The pixel art in Ministry of Broadcast is one of its more celebrated features, and the Switch handles it with aplomb. The aesthetic leans cinematic: widescreen compositions, careful use of lighting, and fluid character animations that make Orange's stumbles and triumphs feel weighty. The art team - one half of a small co-op studio - clearly loves little details: the way an NPC shivers before being shoved, the grim utility of the show's set pieces, and the visual nods to totalitarian iconography that set the tone without devolving into caricature. The result is an atmosphere that sells both the story's bleakness and the dark humor of televised survival. Performance on Switch is steady; this isn't a game trying to flex with ray tracing or 4K textures, it's about style and clarity. Pixel work and animation timing matter more than raw horsepower, and the game delivers.

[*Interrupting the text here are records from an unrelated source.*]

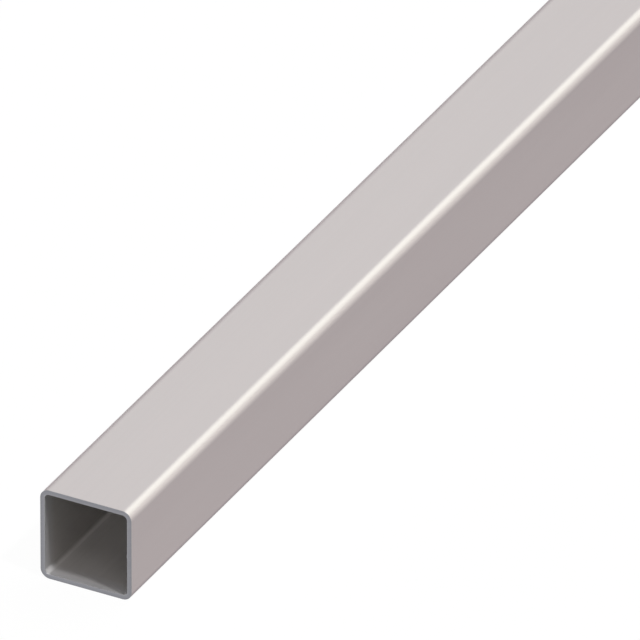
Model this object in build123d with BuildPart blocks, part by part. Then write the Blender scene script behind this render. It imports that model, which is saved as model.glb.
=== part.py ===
"""A length of cold-formed square steel tube, 40 x 40 x 2 mm, cut from mill stock.

The tube starts as flat strip. Rolls bend it round until its edges meet, the joint is
welded along the middle of one wall, and more rolls square it up. Each corner is therefore
a bend: the inside of the bend has a small radius of its own, and the outside radius is
that plus the strip's thickness. The weld is planed flush outside and trimmed to a low bead
inside. Both ends are sawn square and lightly deburred.

Frame: +Z up, the tube lies along Y on its bottom face, with the origin under its middle.
The wall with the weld is on the +X side.
"""

from build123d import *
import os

# Section
outer_side = 40.0           # across the flats, the same both ways
wall = 2.0                  # strip thickness
inner_bend_radius = 2.0     # inside each corner

# Weld bead left inside
bead_width = 2.0            # across the wall, toe to toe
bead_height = 0.2           # its crown above the inner face of the wall

# Length and ends
stock_length = 1000.0       # as sold
end_deburr = 0.15           # bevel round each cut edge

# What follows from them
outer_bend_radius = inner_bend_radius + wall
bore_side = outer_side - 2 * wall
mid_height = outer_side / 2
inner_face = bore_side / 2
mid_wall = inner_face + wall / 2

os.makedirs("parts", exist_ok=True)

with BuildPart() as square_tube:
    # The section stands across the tube: sketch x is the frame's X and sketch y its Z.
    with BuildSketch(Plane.XZ):
        with Locations((0, mid_height)):
            RectangleRounded(outer_side, outer_side, outer_bend_radius)
            RectangleRounded(bore_side, bore_side, inner_bend_radius, mode=Mode.SUBTRACT)
        # The bead: an arc between its two toes on the inner face, rooted in the wall.
        with BuildLine():
            lower_toe = (inner_face, mid_height - bead_width / 2)
            upper_toe = (inner_face, mid_height + bead_width / 2)
            crown = (inner_face - bead_height, mid_height)
            ThreePointArc(lower_toe, crown, upper_toe)
            Polyline(
                upper_toe,
                (mid_wall, mid_height + bead_width / 2),
                (mid_wall, mid_height - bead_width / 2),
                lower_toe,
            )
        make_face()
    extrude(amount=stock_length / 2, both=True)
    # Outer and inner edges of both cut ends.
    cut_ends = square_tube.faces().filter_by(Axis.Y)
    chamfer(cut_ends.edges(), length=end_deburr)

square_tube.part.label = "square_tube"
export_step(square_tube.part, "parts/square_tube.step")
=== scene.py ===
"""A length of square steel tube on a pale studio floor.

The tube is one closed surface, worked out as a grid of rows along the wall's outline (outer
skin, sawn end, bore, sawn end) by columns round the section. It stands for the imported
node square_tube and has the same sizes, with finer bends, edges and weld.
"""

import math

import bpy
import numpy as np
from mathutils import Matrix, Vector


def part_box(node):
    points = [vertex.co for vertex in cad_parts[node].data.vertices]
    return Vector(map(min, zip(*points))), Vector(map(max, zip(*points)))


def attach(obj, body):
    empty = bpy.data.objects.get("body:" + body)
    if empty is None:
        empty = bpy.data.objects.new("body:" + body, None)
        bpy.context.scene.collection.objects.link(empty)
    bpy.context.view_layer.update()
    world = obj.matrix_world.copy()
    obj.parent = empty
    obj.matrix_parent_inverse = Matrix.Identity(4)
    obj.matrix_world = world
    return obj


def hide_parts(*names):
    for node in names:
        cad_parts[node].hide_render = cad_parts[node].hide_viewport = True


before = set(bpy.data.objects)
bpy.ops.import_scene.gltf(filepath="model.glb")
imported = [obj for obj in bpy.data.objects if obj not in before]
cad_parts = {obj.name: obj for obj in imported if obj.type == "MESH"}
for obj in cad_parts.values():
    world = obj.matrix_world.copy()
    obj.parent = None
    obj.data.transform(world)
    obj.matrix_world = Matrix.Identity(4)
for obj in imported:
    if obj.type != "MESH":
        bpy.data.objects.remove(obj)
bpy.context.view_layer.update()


# ---- The tube ----------------------------------------------------------------------------
# One length of low-carbon steel strip, rolled round cold, seam-welded and squared up, so its
# corners are bends and its weld runs along the middle of the +X wall. The outside is smooth
# satin steel, the bore keeps its duller mill skin, and the sawn ends are bare metal.

MM = 0.001
tube_low, tube_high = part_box("square_tube")
side = tube_high.x - tube_low.x
length = tube_high.y - tube_low.y
mid_height = (tube_low.z + tube_high.z) / 2

# Sizes that the box doesn't show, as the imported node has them.
wall = 2.0 * MM
inner_bend_radius = 2.0 * MM
bend_radius = inner_bend_radius + wall
flat_half = side / 2 - bend_radius
edge_round = 0.15 * MM
bead_width = 2.0 * MM
bead_height = 0.2 * MM

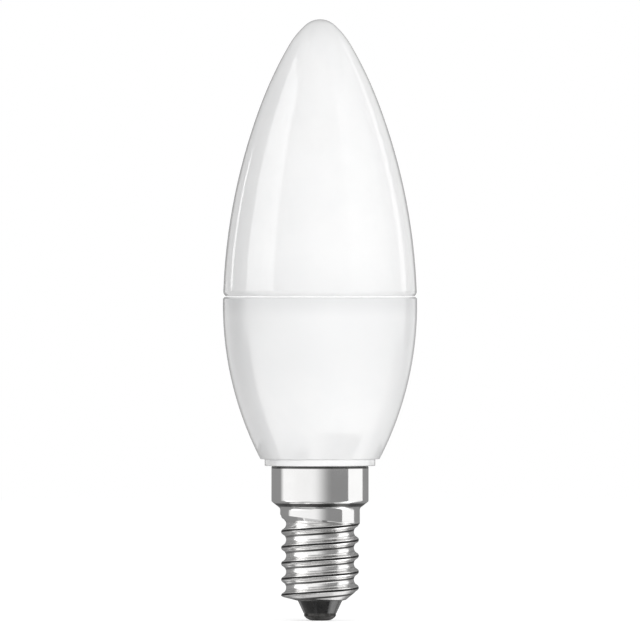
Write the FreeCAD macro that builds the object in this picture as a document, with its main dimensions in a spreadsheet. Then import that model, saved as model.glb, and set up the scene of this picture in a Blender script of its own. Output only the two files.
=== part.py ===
import FreeCAD, Part
import math
import os
import Sketcher

# Candle bulb with a small screw cap. The origin is the bottom of the centre contact, on the
# lamp's axis, and +Z points to the tip of the diffuser. Every length is in millimetres and
# every angle in degrees.

PARTS_FOLDER = "parts"
EDGE_SEARCH = 0.001  # how far an edge may lie from the place that names it
SEW_REACH = 1e-5  # how far apart the thread's faces may lie to be joined
TURN_STEPS = 8  # spans of one turn of a helical face
SPARE_TURNS = 2  # turns that the threaded rods run on past each end of the cap
HALVINGS = 50  # steps of the search for the flank's turn

SIZES = [
    # Diffuser: an ogive of four arcs that run into each other
    ("overall_length", 106.5),
    ("body_radius", 17.2),
    ("dome_level_drop", 2.8),
    ("nose_radius", 3.8),
    ("tip_radius", 15.0),
    ("tip_sweep", 18.1),
    ("shoulder_radius", 69.2),
    ("shoulder_sweep", 9.3),
    ("rim_rounding", 1.0),
    ("seam_height", 57.3),
    ("spigot_depth", 2.5),
    # Housing
    ("rim_wall", 2.5),
    ("housing_level_drop", 1.4),
    ("rim_chamfer", 0.3),
    ("skin_step", 0.75),
    ("skin_rounding", 0.2),
    ("ring_ledge", 1.2),
    ("ring_depth", 1.2),
    ("ring_rounding", 0.15),
    # Screw cap, all one sheet
    ("cap_top", 27.4),
    ("sheet_thickness", 0.3),
    ("skirt_radius", 8.6),
    ("skirt_length", 6.3),
    ("skirt_rounding", 0.4),
    ("rim_edge_rounding", 0.28),
    ("shoulder_drop", 1.2),
    ("neck_radius", 7.05),
    ("neck_length", 1.97),
    ("neck_rounding", 0.6),
    ("run_out", 1.4),
    ("run_out_undercut", 0.22),
    ("run_out_lean", 0.66),
    ("thread_pitch", 2.822),
    ("crest_radius", 6.88),
    ("thread_depth", 0.88),
    ("crest_arc", 0.52),
    ("top_crest_drop", 2.22),
    ("end_height", 3.5),
    ("end_rise", 0.37),
    ("corner_radius", 5.4),
    ("corner_width", 1.6),
    ("corner_rise", 1.15),
    ("corner_lean", 0.43),
    ("end_hole_radius", 3.95),
    ("hole_rounding", 0.2),
    # Insulator and contact
    ("flange_radius", 4.45),
    ("flange_thickness", 1.4),
    ("foot_height", 1.3),
    ("foot_radius", 2.9),
    ("contact_radius", 2.83),
    ("contact_flat", 1.2),
    ("contact_edge_rise", 0.84),
    ("shank_radius", 0.9),
    ("shank_length", 1.8),
    # Clearances between pieces
    ("slide_gap", 0.1),
    ("seat_gap", 0.02),
]


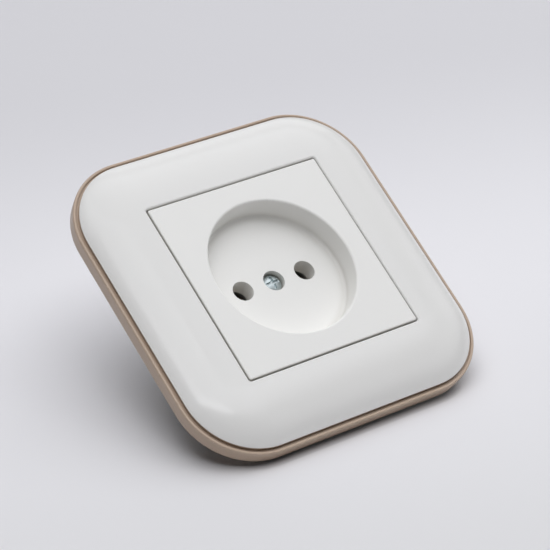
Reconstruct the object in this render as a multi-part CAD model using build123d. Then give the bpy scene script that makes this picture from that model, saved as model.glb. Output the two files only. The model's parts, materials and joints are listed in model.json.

Cinematic camera work and well-designed level framing help guide the player's eye toward danger, which is important because good visual language is half the puzzle. When the game wants you to notice a pressure plate or a moving platform, it often sets it up visually first. That's design meeting art to assist gameplay, and it works. Ministry of Broadcast was even nominated for Best Art at Game Access and took home Best Gameplay at the same show - not a bad CV for an indie team. The visuals reinforce the challenge rather than obscuring it, which is exactly what you want from a puzzle-platformer.

Conclusion

Ministry of Broadcast is a compact, clever, and occasionally vicious platformer that succeeds because it trusts the player. It trusts you enough to punish sloppy timing and reward careful observation and planning. If your ideal Switch session is a breezy couch romp, this might sting; but if you enjoy getting into a groove where your thumbs and brain sync up and you feel genuinely clever after solving a sequence, you'll love it. The narrative and pixel art give the brutal challenge a human heartbeat, so every victory feels earned and every failure has context. The game's main weaknesses are a few fiddly puzzles and sporadic difficulty spikes that demand instant mastery of a newly introduced mechanic. Those moments can be frustrating, especially if you come in expecting a pure storytelling walk. They matter less if you came for the challenge and the satisfaction of refining your runs. Recommendation: buy if you want a Switch game that treats platforming and puzzling as equal partners. Prepare for trial-and-error learning, sharpen your timing, and cultivate patience. With its cinematic presentation and solid design, Ministry of Broadcast is a rewarding bootcamp for anyone who thinks their thumbs are smarter than they actually are. Score: 8/10.